Many references, e.g. Hinterbichler. 2011, claim that such action, Eq. (2), is invariant under the gauge transformation, $$ h_{\mu\nu}\to h_{\mu\nu}+\delta h_{\mu\nu}=h_{\mu\nu}+\partial_\mu\xi_\nu+\partial_\nu\xi_\mu, $$ wherein we demand $\xi_\mu(x_\mu)$ to be continous differentiable and to fall of sufficient fast at infinity such that boundary terms vanish.

How do I prove the claimed gauge invariance?

We claim a theory invariant under a specific transformation if the equations of motion (EOMs) remain unchanged. From classical mechanics, we know that the EOMs remain unchanged if the action is changed by a total time derivative or a constant term as these drop out of the Euler-Lagrange equations which lead to the EOMs. I believe the time derivative is not relevant if we consider spacetime as we cannot easily separate time from space, thus in our case we are left to show, $$ S[h+\delta h]-S[h]=\text{const}.\tag{3} $$

When inserting Eq. (1) into Eq. (3) I struggle with the final steps. Furthermore, I would be grateful for tricks on how to simplify my calculations.

Calculations

We insert Eq. (1) into Eq. (3) and find that the term without $\delta h$ cancels out, $$ \begin{align} S[h+\delta h]-S[h] &=\int dx (h^{\alpha\beta}+\delta h^{\alpha\beta})\zeta_{\alpha\beta}^{\mu\nu}(h_{\mu\nu}+\delta h_{\mu\nu})-\int dx h^{\alpha\beta}\zeta_{\alpha\beta}^{\mu\nu} h_{\mu\nu}\\ &=\int dx \left\{h^{\alpha\beta}\zeta_{\alpha\beta}^{\mu\nu}\delta h_{\mu\nu}+\delta h^{\alpha\beta}\zeta_{\alpha\beta}^{\mu\nu} h_{\mu\nu}+\delta h^{\alpha\beta}\zeta_{\alpha\beta}^{\mu\nu}\delta h_{\mu\nu}\right\}.\tag{A.1} \end{align} $$ We note that the first two terms need to cancel each other as the these are the only terms that contain $h_{\mu\nu}$. Consequently, the third term has to be a constant.
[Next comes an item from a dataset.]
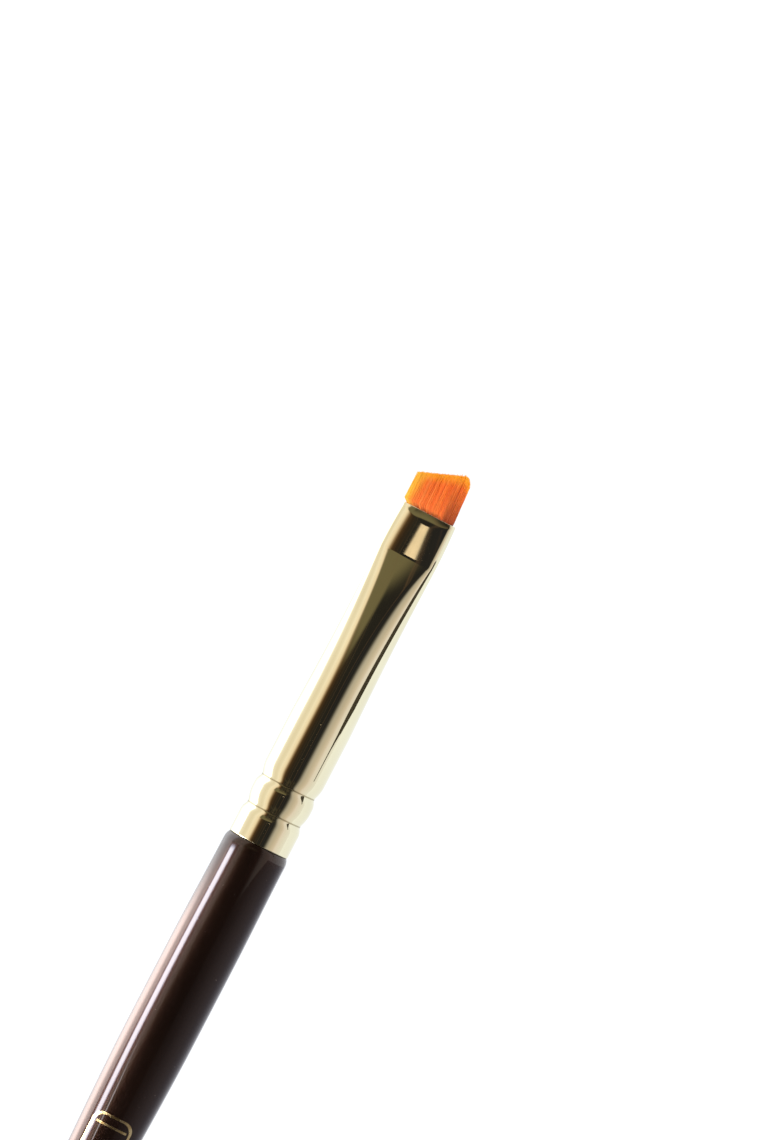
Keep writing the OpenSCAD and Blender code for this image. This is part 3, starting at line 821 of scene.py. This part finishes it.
studio = {
    "floorSize": 6.0, "floorRight": (1.0, 1.025, 1.06), "windowGlow": 2.0, "windowRise": (3.8, 7.5),
    "handleGlow": 6.0, "handleWarmth": (1.0, 0.78, 0.7), "handleGlowRise": (13.0, 4.0), "stripeReach": 50.0,
    "flagAside": -13.4,
    "flag": ((21, 4.5), (24, 4.2), (29, 1.28), (43, 1.28), (43, 5.8), (29, 5.8), (24, 5.2), (21, 5.1)),
    "greyAside": -4.0, "greyFade": (-3.0, 12.0),
    "grey": ((-150, -2.9), (13.7, -2.9), (13.7, 4.4), (12.6, 5.5), (8, 11.5), (-150, 11.5)),
    "paneAside": 4.5, "paneGlow": 20.0, "pane": ((-150, 2.0), (13.8, 2.0), (13.8, 4.6), (-150, 4.6)),
    "paneBand": (2.1, 2.5, 3.2, 3.9), "paneEnd": (13.7, 13.0), "paneClimb": 0.4, "paneClimbRun": (2.0, -14.0),
    "slitAside": 12.0, "slitGlow": 8.0, "slitFade": (-4.0, -12.0),
    "slit": ((-4.5, 9.7), (-34, 22.4), (-34, 25.6), (-4.5, 10.1)),
    "tentGlow": 2.2, "lampSize": 0.7, "lampPower": 5.0, "lampPlace": (0.04, 0.0, 0.6),
    "far": 500.0, "wide": 64.4, "lookAt": (39.87, 1.57), "lean": 62.53, "sensor": 36.0,
}


def inMetres(lengths):
    return [length * mm for length in lengths]


def card(name, corners, finish):
    mesh = bpy.data.meshes.new(name)
    mesh.from_pydata(corners, [], [tuple(range(len(corners)))])
    mesh.materials.append(finish)
    piece = bpy.data.objects.new(name, mesh)
    bpy.context.collection.objects.link(piece)
    return piece


# the floor glows white; the window side is brighter away from the brush, most of all beside the handle
half, low = studio["floorSize"] / 2, cadBox[0][2]
floorPaint, tree, shader = newMaterial("paleFloor", Roughness=0.9)
shader.inputs["Base Color"].default_value = (0.02, 0.02, 0.02, 1)
where = axes(tree, onPiece(tree))
window = remap(tree, where[1], *inMetres(studio["windowRise"]), 1.0, studio["windowGlow"], smooth=True)
stripe = ramp(tree, calc(tree, "MULTIPLY", where[1], 1 / (studio["stripeReach"] * mm)), [
    (0.08, (0, 0, 0)), (0.19, (1, 1, 1)), (0.23, (1, 1, 1)), (0.34, (0.4, 0.4, 0.4)), (1.0, (0.3, 0.3, 0.3))])
besideHandle = remap(tree, where[0], *inMetres(studio["handleGlowRise"]),
                     0.0, studio["handleGlow"], smooth=True)
plainGlow = scaled(tree, studio["floorRight"], window)
warmGlow = scaled(tree, studio["handleWarmth"], calc(tree, "MULTIPLY", stripe, besideHandle))
bothGlows = put(tree, "ShaderNodeVectorMath", {0: plainGlow, 1: warmGlow}).outputs[0]
tree.links.new(bothGlows, shader.inputs["Emission Color"])
shader.inputs["Emission Strength"].default_value = 1.0
floorCorners = [(-half, -half, low), (half, -half, low), (half, half, low), (-half, half, low)]
card("paleFloor", floorCorners, floorPaint)

# a narrow dark flag beside the ferrule draws the thin dark line down its side
flagPaint, tree, shader = newMaterial("flagCloth", Roughness=0.9)
weave = noise(tree, stretched(tree, (400, 400, 400)), 1.0)
cloth = ramp(tree, weave, [(0.3, (0.035, 0.028, 0.018)), (0.7, (0.05, 0.042, 0.03))])
tree.links.new(cloth, shader.inputs["Base Color"])


def uprightCard(name, aside, outline, finish):
    # seen in the glossy pieces only
    piece = card(name, [(x * mm, aside * mm, z * mm) for x, z in outline], finish)
    piece.visible_camera = piece.visible_diffuse = piece.visible_shadow = False


uprightCard("darkFlag", studio["flagAside"], studio["flag"], flagPaint)


def glowingPaint(name, strength):
    made, tree, shader = newMaterial(name, Roughness=0.9, Emission_Strength=strength)
    shader.inputs["Base Color"].default_value = (0, 0, 0, 1)
    place = axes(tree, onPiece(tree))
    return made, tree, shader.inputs["Emission Color"], place[0], place[2]


# a grey card keeps the lacquer dark on the side away from the window
greyPaint, tree, glow, here, height = glowingPaint("greyCard", 1.0)
tree.links.new(ramp(tree, remap(tree, height, *inMetres(studio["greyFade"]), 0.0, 1.0), [
    (0.0, (0.95, 0.96, 1.05)), (0.187, (0.6, 0.61, 0.68)), (0.24, (0.42, 0.43, 0.49)),
    (0.293, (0.31, 0.31, 0.36)), (0.36, (0.33, 0.32, 0.34)), (0.467, (0.22, 0.21, 0.22)),
    (0.6, (0.11, 0.1, 0.1)), (0.8, (0.05, 0.045, 0.045)), (1.0, (0.035, 0.032, 0.03))]), glow)
uprightCard("greyCard", studio["greyAside"], studio["grey"], greyPaint)

# the window seen along the handle: a pane with soft edges, and the slit beside it
panePaint, tree, glow, here, height = glowingPaint("windowPane", studio["paneGlow"])
climb = remap(tree, here, *inMetres(studio["paneClimbRun"]), 0.0, studio["paneClimb"] * mm, smooth=True)
lit = band(tree, calc(tree, "SUBTRACT", height, climb), *inMetres(studio["paneBand"]))
lit = calc(tree, "MULTIPLY", lit, remap(tree, here, *inMetres(studio["paneEnd"]), 0.0, 1.0, smooth=True))
tree.links.new(ramp(tree, lit, [(0.0, (0, 0, 0)), (0.5, (0.38, 0.42, 0.53)), (1.0, (0.84, 0.9, 1.0))]), glow)
uprightCard("windowPane", studio["paneAside"], studio["pane"], panePaint)
slitPaint, tree, glow, here, height = glowingPaint("windowSlit", studio["slitGlow"])
fading = remap(tree, here, *inMetres(studio["slitFade"]), 0.0, 1.0)
tree.links.new(ramp(tree, fading, [(0.0, (0.05, 0.05, 0.05)), (1.0, (1, 0.97, 1))]), glow)
uprightCard("windowSlit", studio["slitAside"], studio["slit"], slitPaint)

# a bright tent round the table, open overhead where the camera looks in: degrees round the brush, colour
tent = [
    (-180, 1.0, 1.0, 1.0), (-96, 1.3, 1.3, 1.3), (-88, 1.15, 1.1, 1.05), (-82, 0.96, 0.88, 0.77),
    (-70, 0.88, 0.79, 0.64), (-62, 0.91, 0.82, 0.68), (-55, 1.02, 0.92, 0.78), (-45, 0.98, 0.83, 0.65),
    (-41, 0.78, 0.63, 0.47), (-36, 0.32, 0.21, 0.12), (-31, 0.09, 0.048, 0.02), (-25, 0.04, 0.024, 0.013),
    (-10, 0.02, 0.019, 0.016), (2, 0.02, 0.018, 0.016), (12, 0.018, 0.018, 0.02), (19, 0.02, 0.02, 0.02),
    (23, 0.08, 0.075, 0.065), (28, 0.3, 0.27, 0.24), (34, 0.5, 0.45, 0.4), (44, 0.6, 0.52, 0.44),
    (54, 0.71, 0.61, 0.54), (62, 0.84, 0.76, 0.74), (76, 0.85, 0.82, 0.8), (94, 0.9, 0.9, 0.92),
    (180, 1.0, 1.0, 1.0)]
# turn is degrees round the brush, tilt is degrees towards its tip; a band rises, holds, fades and ends
view = {
    "openTurn": (-30, -22, 15, 22),
    "patchTurn": (-44, -38, 60, 61), "patchTilt": (9.0, 13.0, 33, 42), "patchSoft": (-5.0, 3.0),
    "patchReach": 8.0, "patchFrom": 16.9, "patchSlope": 4.0,
    "gapTurn": (-2.4, -1.0, 3.0, 4.4), "gapTilt": (-0.1, 0.1, 0.9, 1.1),
    "clutterTilt": (20, 34), "clutterGrain": 6.0, "clutterShare": 0.8,
    "slatGrain": 0.3, "slatEdge": (0.52, 0.72), "slatShare": 0.6,
}
world = bpy.data.worlds.new("tent")
bpy.context.scene.world = world
world.use_nodes = True
tree = world.node_tree
sky = tree.nodes["Background"]
direction = tree.nodes.new("ShaderNodeTexCoord").outputs["Generated"]
way = axes(tree, direction)
turn = calc(tree, "DEGREES", calc(tree, "ARCTAN2", calc(tree, "MULTIPLY", way[1], -1.0), way[2]))
tilt = calc(tree, "DEGREES", calc(tree, "ARCSINE", way[0]))
around = ramp(tree, calc(tree, "MULTIPLY_ADD", turn, 1 / 360, 0.5),
              [((a + 180) / 360, (r / 2, g / 2, b / 2)) for a, r, g, b in tent])
# in the opening: a warm patch towards the tip, a bright gap, odds and ends further off
opening = band(tree, turn, *view["openTurn"])
patchRise = calc(tree, "MULTIPLY", calc(tree, "SUBTRACT", tilt, view["patchFrom"]), view["patchSlope"])
beyond = calc(tree, "SUBTRACT", turn, calc(tree, "MINIMUM", view["patchReach"], patchRise))
patch = calc(tree, "MULTIPLY", band(tree, turn, *view["patchTurn"]),
             remap(tree, beyond, *view["patchSoft"], 1.0, 0.0, smooth=True))
patch = calc(tree, "MULTIPLY", patch, band(tree, tilt, *view["patchTilt"]))
around = blendColour(tree, patch, around, (0.085, 0.072, 0.038))
gap = calc(tree, "MULTIPLY", band(tree, turn, *view["gapTurn"]), band(tree, tilt, *view["gapTilt"]))
around = blendColour(tree, gap, around, (0.68, 0.54, 0.39))
clutter = noise(tree, direction, view["clutterGrain"], 2, 0.6)
clutterColour = ramp(tree, clutter, [(0.4, (0.01, 0.009, 0.007)), (0.7, (0.038, 0.032, 0.02))])
far = remap(tree, calc(tree, "ABSOLUTE", tilt), *view["clutterTilt"], 0.0, 1.0, smooth=True)
far = calc(tree, "MULTIPLY", calc(tree, "MULTIPLY", far, opening), view["clutterShare"])
around = blendColour(tree, far, around, clutterColour)
# and faint upright streaks, as of shelves and door frames
slats = noise(tree, joined(tree, x=calc(tree, "MULTIPLY", turn, view["slatGrain"])), 1.0, 2, 0.6)
slats = remap(tree, slats, *view["slatEdge"], 0.0, view["slatShare"], smooth=True)
around = blendColour(tree, calc(tree, "MULTIPLY", slats, opening), around, (0.085, 0.05, 0.028))
tree.links.new(around, sky.inputs["Color"])
sky.inputs["Strength"].default_value = studio["tentGlow"]
# what the camera itself sees past the floor is a plain pale backdrop
plain = put(tree, "ShaderNodeBackground", {"Color": (0.98, 0.98, 0.98, 1), "Strength": 1.0})
choose = put(tree, "ShaderNodeMixShader", {0: tree.nodes.new("ShaderNodeLightPath").outputs["Is Camera Ray"],
                                           1: sky.outputs[0], 2: plain.outputs[0]})
tree.links.new(choose.outputs[0], tree.nodes["World Output"].inputs["Surface"])

overhead = bpy.data.lights.new("overheadFill", "AREA")
overhead.shape = "RECTANGLE"
overhead.size = overhead.size_y = studio["lampSize"]
overhead.energy = studio["lampPower"]
lamp = bpy.data.objects.new("overheadFill", overhead)
bpy.context.collection.objects.link(lamp)
lamp.location = studio["lampPlace"]
lamp.visible_glossy = lamp.visible_camera = False

eye = bpy.data.cameras.new("eye")
eye.sensor_fit = "HORIZONTAL"
eye.sensor_width = studio["sensor"]
eye.lens = studio["sensor"] * studio["far"] / studio["wide"]
eye.clip_start, eye.clip_end = 0.01, 20
camera = bpy.data.objects.new("eye", eye)
bpy.context.collection.objects.link(camera)
camera.location = (studio["lookAt"][0] * mm, studio["lookAt"][1] * mm, studio["far"] * mm)
camera.rotation_euler = (0, 0, -math.radians(studio["lean"]))
bpy.context.scene.camera = camera
bpy.context.scene.view_settings.view_transform = "Standard"
print("studio ready")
We perform partial integration on the second term in Eq. (A.1), $$ \int dx\delta h^{\alpha\beta} \zeta_{\alpha\beta}^{\mu\nu} h_{\mu\nu} =-\int dx h_{\mu\nu}\left(\zeta_{\alpha\beta}^{\mu\nu}\delta h^{\alpha\beta}\right),\tag{A.2} $$ where we used that $\xi_\mu$ falls of rapidly towards the boundaries. That said, I am not sure if it is justified to use partial integration with $\zeta$ as the differential.

Using the Minkowski metric, we can raise and lower indices, $$ h_{\mu\nu}\zeta_{\alpha\beta}^{\mu\nu}\delta h^{\alpha\beta} =h^{\sigma\rho}\left(\eta_{\mu\sigma}\eta_{\nu\rho}\zeta_{\alpha\beta}^{\mu\nu}\eta^{\alpha\lambda}\eta^{\beta\gamma}\right)\delta h^{\alpha\beta} =h^{\alpha\beta}\zeta_{\alpha\beta}^{\mu\nu}\delta h_{\mu\nu}.\tag{A.3} $$ In the last step we relabeled the indices such that they match the first term in Eq. (A.1).

We are left with the third term, $$ \int dx\delta h^{\alpha\beta}\zeta_{\alpha\beta}^{\mu\nu}\delta h_{\mu\nu} =\int dx (\partial^\alpha\xi^\beta)\zeta_{\alpha\beta}^{\mu\nu}(\partial_\mu\xi_\nu+\partial_\nu\xi_\mu)+\int dx (\partial^\beta\xi^\alpha)\zeta_{\alpha\beta}^{\mu\nu}(\partial_\mu\xi_\nu+\partial_\nu\xi_\mu). \tag{A.4} $$ Because of the tensor symmetry $\zeta_{\alpha\beta}^{\nu\mu}=\zeta_{\alpha\beta}^{\mu\nu}=\zeta_{\beta\alpha}^{\mu\nu}$, we can sum the terms in Eq. (A.4) to, $$ \int dx\delta h^{\alpha\beta}\zeta_{\alpha\beta}^{\mu\nu}\delta h_{\mu\nu} =4\int dx (\partial^\alpha\xi^\beta)\zeta_{\alpha\beta}^{\mu\nu}(\partial_\mu\xi_\nu).\tag{A.5} $$ At this point, I don't see any obvious operations on how to show that (A.5) is constant.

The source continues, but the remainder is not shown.